For the exercise, called Yudh Abhyas or “Training for War,” about 120 soldiers from Company C traveled to New Delhi for one day and then to a training area — elevation 7,000 feet — in the Himalayas for live-fire, urban assault and other tactical training, said Army spokesman Capt. Tage J. Rainsford.

Yudh Abhyas, a biennial event sponsored by the U.S. Army Pacific and the Indian army, is one of several exercises the U.S. military now holds with India, in addition to sea-based and air maneuver exercises.

January’s training was divided into two parts. In the first, U.S. and Indian soldiers learned about each other’s weapons and equipment and practiced on a live-fire range. They also learned about both nations’ experience with insurgencies — the U.S. experience in Afghanistan and Iraq and India’s experience in the province Kashmir.

For the second part, Rainsford said, soldiers took to forested areas to practice patrols, house-clearing operations and, at the end, establishing and protecting a remote company headquarters.

The U.S. participants also learned about their host nation. They spent their day in New Delhi visiting famous sites. On the exercise’s last day, they participated in a cultural exchange and joined an Army Day celebration with Indian troops.

Rainsford said the experience helped the U.S. soldiers learn to overcome language and cultural barriers while practicing battling insurgents — skills the unit will use when it deploys to Iraq, a move tentatively slated for this summer. The unit deployed last year to Afghanistan.

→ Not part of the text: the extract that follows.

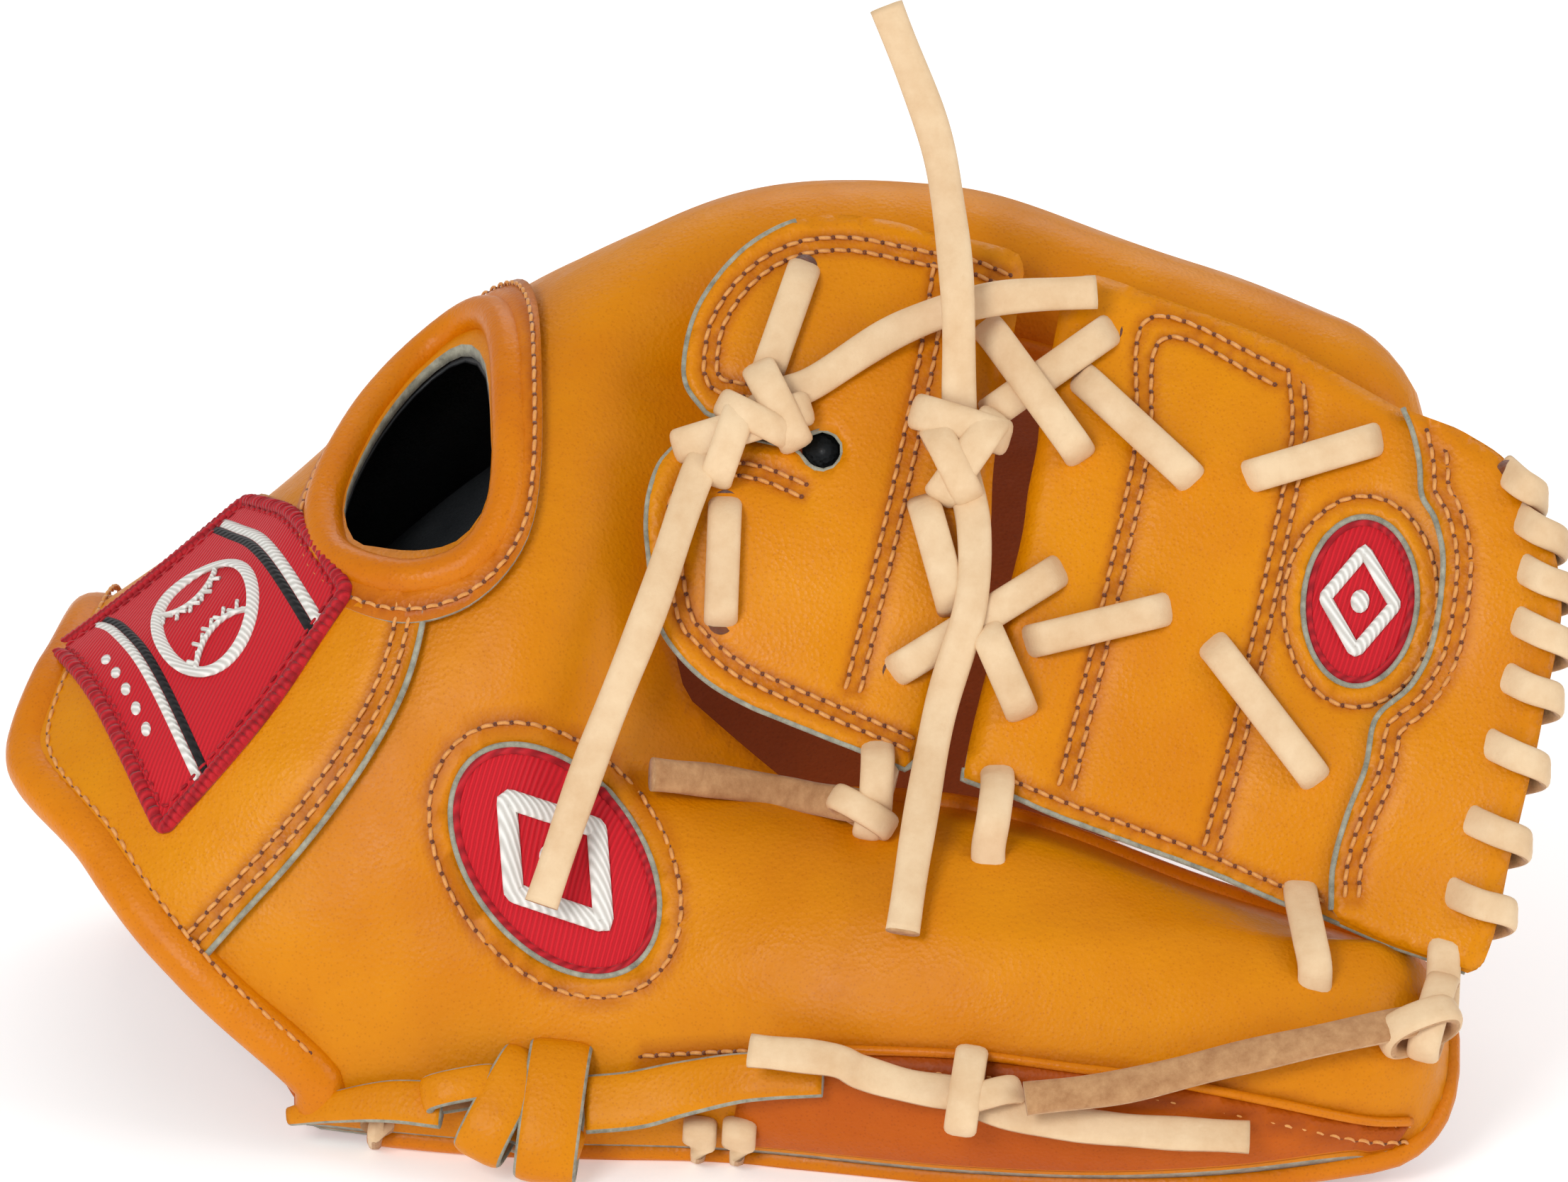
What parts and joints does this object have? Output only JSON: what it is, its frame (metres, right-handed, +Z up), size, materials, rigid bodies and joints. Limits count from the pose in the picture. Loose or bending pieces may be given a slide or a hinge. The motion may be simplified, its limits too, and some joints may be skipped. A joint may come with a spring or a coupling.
{
  "type": "baseball glove",
  "caption": "Leather baseball glove resting palm-down: laced two-panel web, separate finger stalls, back opening, wrist strap with emblem patch and hanging rawhide ends.",
  "frame": {"origin": "on the floor under the middle of the glove's box, free lace ends left out", "axes": "+X from wrist to finger tips, +Y from the thumb side to the pinky side, +Z up"},
  "size_m": [0.2958, 0.2084, 0.1999],
  "materials": {
    "shell_leather": "satin",
    "palm_leather": "satin",
    "liner_leather": "matte",
    "back_lining": "matte",
    "rawhide_lace": "matte",
    "strap_leather": "matte",
    "felt": "matte",
    "emblem": "matte"
  },
  "bodies": {
    "palm": {"hand_back": "shell_leather", "back_opening_roll": "shell_leather", "hand_back_lining": "back_lining", "index_back": "shell_leather", "middle_back": "shell_leather", "palm_centre": "palm_leather", "index_palm": "palm_leather", "middle_palm": "palm_leather", "palm_liner": "liner_leather", "felt_palm_pad": "felt", "wrist_strap": "shell_leather", "wrist_binding": "shell_leather", "emblem_patch": "emblem", "tip_web_panel": "shell_leather", "crotch_web_panel": "shell_leather", "web_tip_binding": "shell_leather", "web_oval": "emblem", "web_lace_upper": "rawhide_lace", "web_lace_lower": "rawhide_lace", "web_lace_tip_upper": "rawhide_lace", "web_lace_tip_lower": "rawhide_lace", "crotch_lace": "rawhide_lace", "whip_lace": "rawhide_lace", "heel_lace": "rawhide_lace", "finger_lace_index_middle": "rawhide_lace", "knot_a": "rawhide_lace", "knot_b": "rawhide_lace", "tail_a_up": "rawhide_lace", "tail_a_down": "rawhide_lace", "tail_b_up": "rawhide_lace", "tail_b_down": "rawhide_lace"},
    "thumb_side": {"thumb_hand_back": "shell_leather", "thumb_back": "shell_leather", "palm_thumb_side": "palm_leather", "thumb_palm": "palm_leather", "thumb_heel_pad": "felt", "thumb_edge_roll": "palm_leather", "thumb_oval": "emblem", "thumb_strap_left": "strap_leather", "thumb_strap_knot": "strap_leather", "thumb_strap_right": "strap_leather", "knot_c": "rawhide_lace", "tail_c": "rawhide_lace", "knot_d": "rawhide_lace", "tail_d": "rawhide_lace", "knot_e": "rawhide_lace", "tail_e_left": "rawhide_lace", "tail_e_right": "rawhide_lace", "web_thumb_lace_inner": "rawhide_lace", "web_thumb_lace_middle": "rawhide_lace", "web_thumb_lace_outer": "rawhide_lace"},
    "pinky_side": {"pinky_hand_back": "shell_leather", "ring_back": "shell_leather", "pinky_back": "shell_leather", "palm_pinky_side": "palm_leather", "ring_palm": "palm_leather", "pinky_palm": "palm_leather", "pinky_heel_pad": "felt", "pinky_edge_roll": "palm_leather", "finger_lace_ring_pinky": "rawhide_lace"}
  },
  "joints": [
    {"name": "thumb_close", "type": "hinge", "parent": "palm", "child": "thumb_side", "pos_m": [-0.11136, -0.05189, 0.0196], "axis": [0.9309, 0.0827, 0.3558], "range_deg": [-2, 20], "deforming": ["web_thumb_lace_inner", "web_thumb_lace_middle", "web_thumb_lace_outer", "tail_a_down"]},
    {"name": "pinky_close", "type": "hinge", "parent": "palm", "child": "pinky_side", "pos_m": [-0.12736, 0.01751, 0.039], "axis": [-0.9919, -0.0705, -0.1058], "range_deg": [-2, 12]}
  ]
}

Rainsford said the training wasn’t specifically designed for Iraq — the exercise was planned long before the deployment was announced — but will help the unit’s members develop basic soldiering skills and the ability to work with other nation’s militaries.

“Being able to work with a different country” was a key part of the training, he said, “because that’s going to help the unit down the road.”